The Resurrection Enables Trust
What hope do we have when sin has entangled us and is drowning us? What hope do we have when our souls are suffocating from criticism, rejection, and condemnations; when we discover we’ve been defining our worth by status and social media; when we’re so hungry for validation, love, and attention that our every breadth seems to be a quest for it; when we’re aware only of how we’ve been abused and the accusations of a broken world have plowed our backs—what hope do we have?
The resurrection of Jesus!
The blessing the psalmist longed for is in Jesus. The hand of the wicked reaper is empty, it has nothing, it’s gathered in vain. But in Jesus there is a treasure that is more valuable than anything you might have to let go of in order to take hold of.

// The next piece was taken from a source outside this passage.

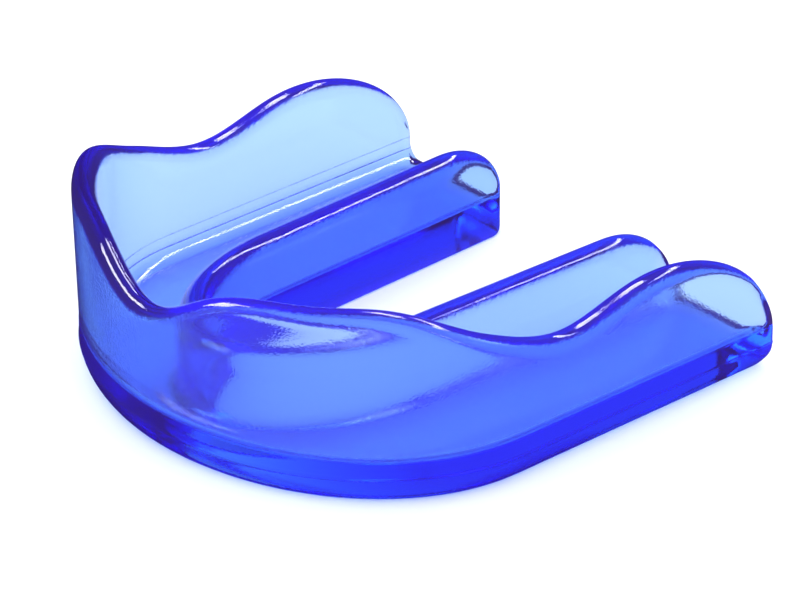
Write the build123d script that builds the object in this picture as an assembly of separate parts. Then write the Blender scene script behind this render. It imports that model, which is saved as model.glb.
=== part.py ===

You can trust God in your trials, why? Because of the resurrection of Jesus. Even when waiting feels as though death has entangled you, you can lean into God—your soul reaching upward as you let go of the need to make something happen.
Your deepest longings of feeling joy and peace and rest and happiness will come, but they’re not for now, not in their fullness.
Now we wait, our trust enabled by the hope that Jesus’ resurrection has secured.